5 Reasons Why DIA Can Elevate Your Proteomics Research

One of the key advantages of DIA is its ability to capture virtually all peptides present in a sample, providing a comprehensive view of the proteome. Unlike DDA, where specific ions are selected for fragmentation based on their intensity or abundance, DIA acquires all fragment ions within a predefined mass-to-charge (m/z) range systematically and impartially, minimizing missing values in the data.

Another advantage of DIA data is that it can be re-interrogated, without the need to repeat sample analysis. With DDA, any of the ions that weren’t selected for fragmentation are not stored, meaning re-interrogation is impossible. Re-interrogation of DIA data means interferences can be removed, and additional quantitative information can be obtained on proteins that were missed the first time round, ultimately improving the accuracy of the data.

DIA lacks selection bias and offers higher sensitivity, meaning even low-abundance peptides, which are often overlooked by DDA, can be detected. This is important as most biologically and disease-relevant proteins are found in the pg/ml range. While DDA’s coverage can be improved with deep fractionation, this introduces large overheads and experimental variability into the data.

Because DIA analyzes all fragment ions across a predefined mass-to-charge (m/z) range every run, there are minimal data gaps and missing values. Studies show DIA exhibits remarkable data completeness, reducing missing values to as low as 1.6%, compared to around 50% for DDA.
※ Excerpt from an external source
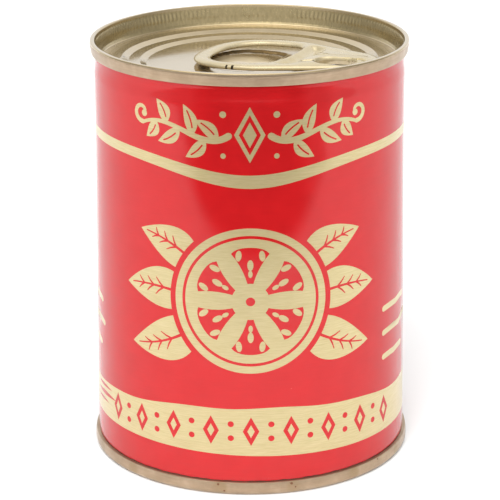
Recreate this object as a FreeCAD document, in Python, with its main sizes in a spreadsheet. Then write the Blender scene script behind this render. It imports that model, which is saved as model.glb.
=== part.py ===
import FreeCAD, Part
import math
import os
import Sketcher

# A small round tin of tomato paste, standing upright.
# Frame: +Z up, the tin's axis is Z, z = 0 is the plane the bottom seam rests on,
# and -Y is the front.  Millimetres.
# The tin is sealed, so its wall and contents are one solid; the two ends are
# seamed on, and the easy-open end carries a riveted pull ring.

os.makedirs("parts", exist_ok=True)
doc = FreeCAD.newDocument("tin")

# ------------------------------------------------------------------ dimensions
CELLS = [
    # whole tin
    ("total_height", 72.0),
    ("body_rad", 26.25),
    # body wall: neck under the top seam, widening slowly to the bottom seam
    ("neck_rad", 26.08),
    ("neck_low_z", 66.6),
    ("neck_high_z", 68.7),
    ("seam_low_z", 69.85),
    ("flare_rad", 26.92),
    ("flare_high_z", 58.0),
    ("base_seam_z", 2.35),
    # contents side of the two ends
    ("fill_high_z", 66.9),
    ("fill_high_rad", 24.9),
    ("fill_wall_rad", 25.98),
    ("fill_low_z", 4.4),
    ("fill_low_rad", 25.2),
    ("fill_foot_rad", 25.9),
    # top seam
    ("rim_out_rad", 26.92),
    ("rim_low_rad", 26.64),
    ("rim_in_rad", 26.12),
    ("rim_round", 0.33),
    # wall inside the rim and the stepped panel
    ("rim_foot_z", 71.3),
    ("wall_top_rad", 26.05),
    ("wall_foot_rad", 25.4),
    ("wall_foot_z", 68.98),
    ("shelf_rad", 24.95),
    ("shelf_z", 68.55),
    ("step_a_rad", 21.6),
    ("step_b_rad", 20.45),
    ("ledge_z", 68.12),
    ("step_c_rad", 18.5),
    ("step_d_rad", 17.55),
    ("panel_z", 67.75),
    ("panel_round", 0.3),
    # dished finger well and the raised boss under the rivet
    ("well_rad", 7.0),
    ("well_deep", 0.55),
    ("well_pos", 0.2),
    ("boss_rad", 3.0),
    ("boss_z", 68.2),
    # bottom end
    ("foot_in_rad", 26.2),
    ("foot_flat_in_rad", 26.45),
    ("foot_flat_out_rad", 27.1),
    ("foot_out_rad", 27.52),
    ("foot_edge_z", 0.45),
    ("foot_side_z", 1.35),
    ("foot_shoulder_rad", 27.40),
    ("foot_shoulder_z", 2.25),
    ("base_wall_rad", 25.35),
    ("base_wall_z", 2.6),
    ("base_shelf_rad", 24.7),
    ("base_bead_a_rad", 19.6),
    ("base_bead_b_rad", 18.7),
    ("base_bead_z", 2.4),
    ("base_bead_c_rad", 14.6),
    ("base_bead_d_rad", 13.7),
    ("base_panel_z", 2.9),
    # pull ring: a flat loop with a narrower nose that reaches the score
    ("ring_heading", -26.4),
    ("ring_tilt", 2.36),
    ("ring_side", 0.3),
    ("ring_z", 69.4),
    ("ring_thick", 1.05),
    ("ring_centre", 2.08),
    ("ring_half_length", 10.88),
    ("ring_half_width", 10.5),
    ("ring_square", 2.4),
    ("nose_tip", 23.2),
    ("nose_rad", 5.12),
    ("ring_round", 0.4),
    # finger hole
    ("hole_centre", 0.7),
    ("hole_half_length", 6.9),
    ("hole_half_width", 7.6),
    ("hole_square", 2.5),
    # opening round the rivet, the tongue in it and the rivet itself
    ("rivet_pos", 17.0),
    ("window_rad", 3.4),
    ("island_rad", 2.8),
    ("island_thick", 0.45),
    ("tongue_half_width", 1.5),
    ("tongue_end", 21.2),
    ("stem_rad", 1.5),
    ("head_rad", 2.6),
    ("head_thick", 0.28),
]
sheet = doc.addObject("Spreadsheet::Sheet", "Dims")
for row, (alias, value) in enumerate(CELLS, start=1):
    sheet.set("A%d" % row, alias)
    sheet.set("B%d" % row, str(value))
    sheet.setAlias("B%d" % row, alias)
doc.recompute()


def val(alias):
    return float(getattr(sheet, alias))


def cell(alias):
    return "Dims." + alias


# ------------------------------------------------------------------ helpers
def plane_of(body, role):
    for feature in body.Origin.OriginFeatures:
        if feature.Role == role:
            return feature
    raise RuntimeError("no plane " + role)


def turned(label, corners):
    """A body turned about Z from a closed outline of (radius, height) cells.
    A radius of None lies on the axis, a height of None on the base plane."""
    body = doc.addObject("PartDesign::Body", label)
    body.Label = label
    sketch = body.newObject("Sketcher::SketchObject", label + "_outline")
    sketch.AttachmentSupport = (plane_of(body, "XZ_Plane"), [""])
    sketch.MapMode = "FlatFace"
    pts = [FreeCAD.Vector(0 if r is None else val(r), 0 if z is None else val(z), 0)
           for r, z in corners]
    n = len(pts)
    for i in range(n):
        sketch.addGeometry(Part.LineSegment(pts[i], pts[(i + 1) % n]), False)
    for i in range(n):
        sketch.addConstraint(Sketcher.Constraint("Coincident", i, 2, (i + 1) % n, 1))
    for i, (r, z) in enumerate(corners):
        if r is None:
            sketch.addConstraint(Sketcher.Constraint("PointOnObject", i, 1, -2))
        else:
            k = sketch.addConstraint(Sketcher.Constraint("DistanceX", -1, 1, i, 1, val(r)))
            sketch.setExpression("Constraints[%d]" % k, cell(r))
        if z is None:
            sketch.addConstraint(Sketcher.Constraint("PointOnObject", i, 1, -1))
        else:
            k = sketch.addConstraint(Sketcher.Constraint("DistanceY", -1, 1, i, 1, val(z)))
            sketch.setExpression("Constraints[%d]" % k, cell(z))
    doc.recompute()
    spin = body.newObject("PartDesign::Revolution", label + "_turned")
    spin.Profile = sketch
    spin.ReferenceAxis = (sketch, ["V_Axis"])
    spin.Angle = 360.0
    spin.Midplane = False
    spin.Reversed = False
    doc.recompute()
    return body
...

This high-quality, robust data means DIA is highly reproducible – by 2015, DIA was already outperforming DDA in terms of depth and quantification accuracy, boasting a reproducibility rate above 98%. This high reproducibility across multiple conditions, samples, and time points, makes DIA an excellent choice for large-scale proteomics studies.

Unlike other approaches, such as affinity-based assays, DIA-MS collects data in a completely unbiased way as all peptides are acquired independent of physiological characteristics, such as patient or disease status. In addition, DIA is very versatile and can even provide accurate identification and quantification of different isoforms, post-translational modifications, and cleavage products. This allows for hypothesis-free discovery and does not require prior knowledge of the protein composition of a sample, allowing researchers to explore uncharted territory with reproducible results.
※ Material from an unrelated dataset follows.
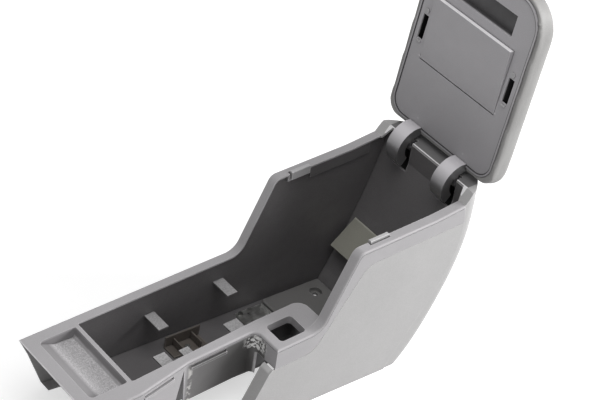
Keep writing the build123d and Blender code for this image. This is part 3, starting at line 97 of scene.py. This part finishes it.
class Surface:
    """A material with a Principled shader and helpers for its nodes."""

    def __init__(self, name, colour, roughness=0.5, metallic=0.0, specular=0.5):
        self.mat = bpy.data.materials.new(name)
        self.mat.use_nodes = True
        self.nodes = self.mat.node_tree.nodes
        self.links = self.mat.node_tree.links
        self.shader = self.nodes["Principled BSDF"]
        self.shader.inputs["Base Color"].default_value = colour
        self.shader.inputs["Roughness"].default_value = roughness
        self.shader.inputs["Metallic"].default_value = metallic
        self.shader.inputs["Specular IOR Level"].default_value = specular
        coordinates = self.nodes.new("ShaderNodeTexCoord")
        self.place = coordinates.outputs["Object"]
        self.normal = coordinates.outputs["Normal"]
        self.height = None

    def noise(self, scale, detail=2.0, stretch=None):
        """Cloudy noise from about 0.3 to 0.7, stretched along axes where stretch is given."""
        source = self.place
        if stretch:
            mapping = self.nodes.new("ShaderNodeMapping")
            mapping.inputs["Scale"].default_value = stretch
            self.links.new(self.place, mapping.inputs["Vector"])
            source = mapping.outputs["Vector"]
        node = self.nodes.new("ShaderNodeTexNoise")
        node.inputs["Scale"].default_value = scale
        node.inputs["Detail"].default_value = detail
        self.links.new(source, node.inputs["Vector"])
        return node.outputs["Fac"]

    def cells(self, scale, feature="F1"):
        """Distance inside small rounded cells, or to their edges."""
        node = self.nodes.new("ShaderNodeTexVoronoi")
        node.feature = feature
        node.inputs["Scale"].default_value = scale
        self.links.new(self.place, node.inputs["Vector"])
        return node.outputs["Distance"]

    def ramp(self, value, stops):
        """Colours set out along a value."""
        node = self.nodes.new("ShaderNodeValToRGB")
        node.color_ramp.elements[0].position = stops[0][0]
        node.color_ramp.elements[0].color = stops[0][1]
        node.color_ramp.elements[1].position = stops[-1][0]
        node.color_ramp.elements[1].color = stops[-1][1]
        for place, colour in stops[1:-1]:
            node.color_ramp.elements.new(place).color = colour
        self.links.new(value, node.inputs["Fac"])
        return node.outputs["Color"]

    def span(self, value, low, high, out_low, out_high):
        """Carries a value from one range to another, held at its ends."""
        node = self.nodes.new("ShaderNodeMapRange")
        node.inputs["From Min"].default_value = low
        node.inputs["From Max"].default_value = high
        node.inputs["To Min"].default_value = out_low
        node.inputs["To Max"].default_value = out_high
        self.links.new(value, node.inputs["Value"])
        return node.outputs["Result"]

    def mix(self, factor, a, b):
        """Colour a going over into colour b as the factor rises."""
        node = self.nodes.new("ShaderNodeMix")
        node.data_type = "RGBA"
        for socket, value in ((node.inputs[0], factor), (node.inputs[6], a), (node.inputs[7], b)):
            if hasattr(value, "links"):
                self.links.new(value, socket)
            else:
                socket.default_value = value
        return node.outputs[2]

    def colour(self, socket):
        self.links.new(socket, self.shader.inputs["Base Color"])

    def rough(self, socket):
        self.links.new(socket, self.shader.inputs["Roughness"])

    def bump(self, value, depth, strength=1.0):
        """Lays relief of so many metres over any relief already there."""
        node = self.nodes.new("ShaderNodeBump")
        node.inputs["Distance"].default_value = depth
        node.inputs["Strength"].default_value = strength
        self.links.new(value, node.inputs["Height"])
        if self.height is not None:
            self.links.new(self.height, node.inputs["Normal"])
        self.height = node.outputs["Normal"]
        self.links.new(self.height, self.shader.inputs["Normal"])

    def near_walls(self, reach, inside=False):
        """Openness of a place: low in seams and corners, or low along outer edges when inside is set."""
        node = self.nodes.new("ShaderNodeAmbientOcclusion")
        node.samples = 8
        node.inside = inside
        node.only_local = inside
        node.inputs["Distance"].default_value = reach
        return node.outputs["AO"]

    def along(self, origin, direction):
        """Distance in metres from a plane through origin, counted along direction."""
        dot = self.nodes.new("ShaderNodeVectorMath")
        dot.operation = "DOT_PRODUCT"
        dot.inputs[1].default_value = direction
        self.links.new(self.place, dot.inputs[0])
        return self.calc("SUBTRACT", dot.outputs["Value"], Vector(origin).dot(Vector(direction)))

    def away(self, point):
        """Distance in metres from a point."""
        node = self.nodes.new("ShaderNodeVectorMath")
        node.operation = "DISTANCE"
        node.inputs[1].default_value = point
        self.links.new(self.place, node.inputs[0])
        return node.outputs["Value"]

    def facing(self, axis):
        """How far a face looks along an axis of the frame at rest, from -1 to 1."""
        split = self.nodes.new("ShaderNodeSeparateXYZ")
        self.links.new(self.normal, split.inputs[0])
        return split.outputs[axis]

    def within(self, value, low, high, soft=0.0005):
        """1 between two limits, 0 outside them."""
        above = self.span(value, low - soft, low + soft, 0, 1)
        return self.all_of(above, self.span(value, high - soft, high + soft, 1, 0))

    def all_of(self, *masks):
        """The place where every mask holds."""
        joined = masks[0]
        for mask in masks[1:]:
            joined = self.calc("MULTIPLY", joined, mask)
        return joined

    def calc(self, operation, a, b=0):
        node = self.nodes.new("ShaderNodeMath")
        node.operation = operation
        for socket, value in zip(node.inputs, (a, b)):
            if hasattr(value, "links"):
                self.links.new(value, socket)
            else:
                socket.default_value = value
        return node.outputs[0]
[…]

As DIA offers unbiased and comprehensive coverage, it is the perfect choice for discovery proteomics. But DIA is not limited to just protein identification; it also enables absolute protein quantification, making it useful for targeted proteomics approaches.
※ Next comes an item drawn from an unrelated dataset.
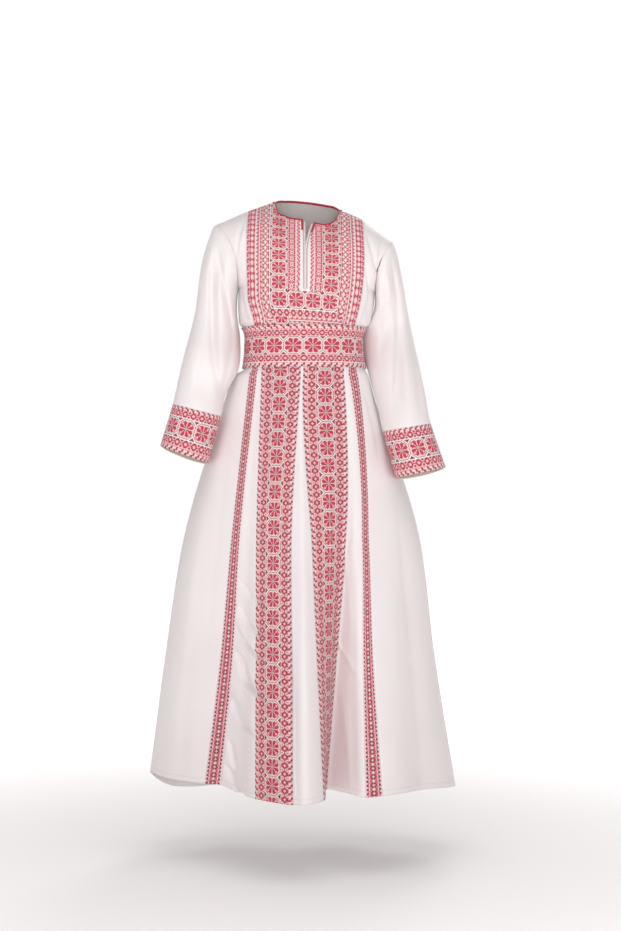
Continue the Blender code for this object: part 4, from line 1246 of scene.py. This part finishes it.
def skirt_keys(fall):
    """Where the skirt's lines pass, for each share of the way from the waist seam to the hem."""
    keys = np.empty((len(fall), len(SKIRT_LINES), 3))
    section = waist(np.array([0.0, QUARTER, math.pi]), BELT_LINE)
    centre = (BODY["right"][0] + BODY["left"][0]) / 2
    for i in range(len(SKIRT_LINES)):
        row = {name: SKIRT[name][i] for name in SKIRT if name != "line"}
        z = WAIST_SEAM + (row["hem_z"] - WAIST_SEAM) * fall
        knots = np.array([-row["hem_z"], -KNEE_LINE, -HAND_LINE, -BELT_LINE])[::-1]
        x, y = (
            through(knots, [row[place + axis] for place in ("belt", "hand", "knee", "hem")], -z)
            for axis in ("_x", "_y")
        )
        bow = np.clip((BELT_LINE - z) / (BELT_LINE - HAND_LINE), 0.0, 1.0) ** BOW_HEIGHT
        x = x + BOWED.get(SKIRT_LINES[i], 0.0) * 4.0 * bow * (1.0 - bow)
        deep = section[0, 1] if row["belt_y"] < 0 else section[2, 1]
        turn = math.atan2((row["belt_x"] - centre) / section[1, 0], abs(row["belt_y"] / deep))
        turn = turn if row["belt_y"] < 0 else math.pi - turn
        loose = eased((SKIRT_FREE - z) / (SKIRT_FREE - BELT_LINE))[:, None]
        keys[:, i] = waist(turn, z) * (1.0 - loose) + stacked(x, y, z) * loose
    return keys


def skirt(line, fall):
    """Points of the skirt at line numbers, whole on the lines, and shares of the way down."""
    keys = skirt_keys(fall)
    step = np.roll(keys, -1, axis=1) - keys
    length = np.linalg.norm(step, axis=2, keepdims=True)
    rate = step / length
    before = np.roll(length, 1, axis=1)
    tangent = (rate * before + np.roll(rate, 1, axis=1) * length) / (length + before)
    line = np.broadcast_to(line, (len(fall), np.shape(line)[-1]))
    i = np.floor(line).astype(int)
    share = (line - i)[..., None]
    i = i % len(SKIRT_LINES)
    j = (i + 1) % len(SKIRT_LINES)
    r = np.arange(len(fall))[:, None]
    long = length[r, i]
    return hermite(keys[r, i], tangent[r, i] * long, keys[r, j], tangent[r, j] * long, share)


def skirt_panel(start, end, columns, fall):
    """A grid of the skirt between two lines, with its columns evenly apart in every row."""
    first = SKIRT_LINES.index(start)
    last = SKIRT_LINES.index(end)
    last = last if last > first else last + len(SKIRT_LINES)
    fine = np.linspace(first, last, FINE_STEPS * (last - first + 4) + 1)
    rough = skirt(fine, fall)
    run = np.linalg.norm(np.diff(rough, axis=1), axis=2)
    run = np.concatenate([np.zeros((len(fall), 1)), np.cumsum(run, axis=1)], axis=1)
    share = np.linspace(0.0, 1.0, columns + 1)
    line = np.stack([np.interp(share * along[-1], along, fine) for along in run])
    return skirt(line, fall)


for name, solid, start, end, columns, rows, wide, long, area in PLAIN_PANELS:
    points = skirt_panel(start, end, columns, np.linspace(0.0, 1.0, rows + 1))
    points = folded(points, SKIRT_FOLDS)
    points = drawn_in(puckered(points), head=False)
    piece = cloth(name, points, -1, CLOTH_WALL, HEMMED, SATIN_INSIDE)
    sewn(piece, solid)


# Embroidered bands of the skirt
#
# Two wide bands of rosettes between lozenges beside the centre front, and two narrow bands of a linked
# chain further out. They are cross stitched strips sewn between the plain panels from waist to hem.

WIDE_STRIPS = "key pale lozenge pale rosette pale lozenge -key"
NARROW_STRIPS = "chain"
STITCH = 0.00228
# The bands' cross stitch has stronger painted shade between the strands than the chest, cuffs and belt.
BAND_STITCHED = stitched_finish("cross_stitched_bands", 0.40)
# Band, its first and last line, strips, rows cut off its first repeat, and its width laid flat.
BANDS = (
    ("wide_right", "wide_right_out", "wide_right_in", WIDE_STRIPS, 5, 0.095),
    ("wide_left", "wide_left_in", "wide_left_out", WIDE_STRIPS, 14, 0.097),
    ("narrow_right", "narrow_right_out", "narrow_right_in", NARROW_STRIPS, 0, 0.031),
    ("narrow_left", "narrow_left_in", "narrow_left_out", NARROW_STRIPS, 3, 0.027),
)


def even_fall(start, end):
    """Shares of the way down at which the middle of a band passes from one row of stitches to the next."""
    middle = (SKIRT_LINES.index(start) + SKIRT_LINES.index(end)) / 2
    fine = np.linspace(0.0, 1.0, 400)
    line = skirt(np.array([middle]), fine)[:, 0]
    return evenly(line, fine, round(run_along(line)[-1] / STITCH))


for band, start, end, strips, cut_off, wide in BANDS:
    fall = even_fall(start, end)
    points = skirt_panel(start, end, cells_in(strips), fall)
    points = drawn_in(folded(points, SKIRT_FOLDS), head=False)
    threads = thread_colours(banded(strips, np.arange(len(fall) - 1) + cut_off))
    name = "band_cloth_" + band
    piece = cloth(name, points, -1, STITCHED_WALL, BAND_STITCHED, SATIN_INSIDE, threads=threads)
    sewn(piece, "band_" + band)


# Belt
#
# A wide stiffened belt over the waist seam, cross stitched all round with a row of large rosettes
# between lozenges and a dotted edge. It closes at the middle of the back.

BELT_FOOT = -0.385
BELT_WALL = 0.0022
BELT_EASE = 0.0015
BELT_COLUMNS = 340
BELT_STRIPS = "key pale large_lozenge pale large_rosette pale large_lozenge white -key"
# Repeat and start of the motifs, so that each goes round the belt a whole number of times.
BELT_FITS = {
    "key": (BELT_COLUMNS / 51, 0),
    "large_lozenge": (BELT_COLUMNS / 37, 0),
    "large_rosette": (BELT_COLUMNS / 17, 9),
}

fine = np.linspace(-math.pi, math.pi, 2 * HALF_DEGREES - 1)
turn = evenly(waist(fine, WAIST_SEAM), fine, BELT_COLUMNS)[:-1]
height = np.linspace(BELT_TOP, BELT_FOOT, cells_in(BELT_STRIPS) + 1)
points = waist(turn[None, :], height[:, None])
step = np.roll(points, -1, axis=1) - np.roll(points, 1, axis=1)
out = unit(np.cross(np.gradient(points, axis=0), step))
points = points + out * (BELT_EASE + BELT_WALL)
threads = thread_colours(banded(BELT_STRIPS, np.arange(BELT_COLUMNS), **BELT_FITS).T)
belt = cloth(
    "belt_cloth", points, -1, BELT_WALL, STITCHED, SATIN_INSIDE, closed=True, threads=threads
)
sewn(belt, "belt")


# Studio
#
# A pale floor that glows as painted light, faintly under the dress, where it lifts the shadow, and more
# and more away from it, into an even white surround; and large soft lights, most of them from the
# front. The camera stands straight in front of the dress, at the height of its middle.

FLOOR_HEIGHT = -1.53
FLOOR_RADIUS = 14.0
FLOOR_SIDES = 96
CAMERA_DISTANCE = 4.5
CAMERA_X = 0.0094
CAMERA_HEIGHT = -0.612
CAMERA_LENS = 74.04  # mm, on a sensor 36 mm wide
LIGHTS_AIM = (0.0, 0.0, -0.7)


def studio_floor():
    turns = np.linspace(0.0, 2 * math.pi, FLOOR_SIDES, endpoint=False)
    rim = stacked(np.cos(turns), np.sin(turns), 0.0) * FLOOR_RADIUS
    made, tree, shader = finish_of("pale_floor", Roughness=0.9, Emission_Strength=1.0)
    tones = {6: (0.97, 0.96, 0.96, 1.0), 7: (0.95, 0.94, 0.94, 1.0)}
    colour = node(tree, "Mix", tones, {"Factor": noise(tree, 1.5)}, data_type="RGBA").outputs[2]
    place = node(tree, "TexCoord").outputs["Object"]
    away = node(tree, "VectorMath", links={0: place}, operation="LENGTH").outputs["Value"]
    # Painted light: the floor glows, least near the dress, where the glow lifts its shadow, and most far off,
    # where it meets the white surround.
    glow = node(
        tree,
        "MapRange",
        {"From Min": 0.2, "From Max": 3.2, "To Min": 0.16, "To Max": 0.8},
        {"Value": away},
        interpolation_type="SMOOTHSTEP",
    ).outputs[0]
    feed(tree, shader, Base_Color=colour, Emission_Color=glow)
    floor = shape("studio_floor", rim, [tuple(range(FLOOR_SIDES))], made)
    floor.location.z = FLOOR_HEIGHT
    return floor


studio_floor()

scene = bpy.context.scene
scene.view_settings.view_transform = "Standard"
world = bpy.data.worlds.new("studio")
world.use_nodes = True
tree = world.node_tree
surround = tree.nodes["Background"]
surround.inputs["Color"].default_value = (1.0, 0.945, 0.94, 1.0)
surround.inputs["Strength"].default_value = 0.40
white = node(tree, "Background", {"Color": (1.0, 1.0, 1.0, 1.0), "Strength": 1.0})
seen = node(tree, "LightPath").outputs["Is Camera Ray"]
both = node(tree, "MixShader", links={0: seen, 1: surround.outputs[0], 2: white.outputs[0]})
tree.links.new(both.outputs[0], tree.nodes["World Output"].inputs["Surface"])
scene.world = world

LIGHTS = (
    ("front_light", (0.10, -5.2, -0.50), 1.4, 74.0),
    ("key_light", (-0.9, -4.0, 1.2), 2.0, 7.0),
    ("top_light", (0.2, -1.9, 3.2), 3.6, 45.0),
    ("back_light", (0.9, 3.0, 1.4), 1.6, 24.0),
)
for name, place, size, power in LIGHTS:
    lamp = bpy.data.lights.new(name, "AREA")
    lamp.shape = "DISK"
    lamp.size = size
    lamp.energy = power
    light = bpy.data.objects.new(name, lamp)
    light.location = place
    aim = np.subtract(LIGHTS_AIM, place)
    light.rotation_euler = (
        math.atan2(math.hypot(aim[0], aim[1]), -aim[2]),
        0.0,
        math.atan2(aim[1], aim[0]) - QUARTER,
    )
    bpy.context.collection.objects.link(light)

camera = bpy.data.objects.new("camera", bpy.data.cameras.new("camera"))
camera.location = (CAMERA_X, -CAMERA_DISTANCE, CAMERA_HEIGHT)
camera.rotation_euler = (QUARTER, 0.0, 0.0)
camera.data.lens = CAMERA_LENS
camera.data.sensor_width = 36.0
bpy.context.collection.objects.link(camera)
scene.camera = camera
Unlike PRM (parallel reaction monitoring) which targets specific peptides, DIA collects data from wide, evenly-spaced precursor isolation windows. SWATH (sequential window acquisition of all theoretical fragment ion spectra), a DIA method invented and developed by Sciex, ETH Zurich, and Biognosys in collaboration with proteomics pioneer Ruedi Aebersold, allows the identification of peptides from complete fragment ion maps acquired from a given sample. The data from these maps can then be mined in a targeted manner using spectral libraries, making DIA-MS the perfect choice for large-scale, label-free quantitative studies. Using stable isotope-labeled peptide internal standards (SIS) in DIA mode allows for absolute quantification by comparing the intensity of the SIS peptide peak with the peptide of interest’s peak. DIA makes this comparison reliable and accurate, enhancing reproducibility.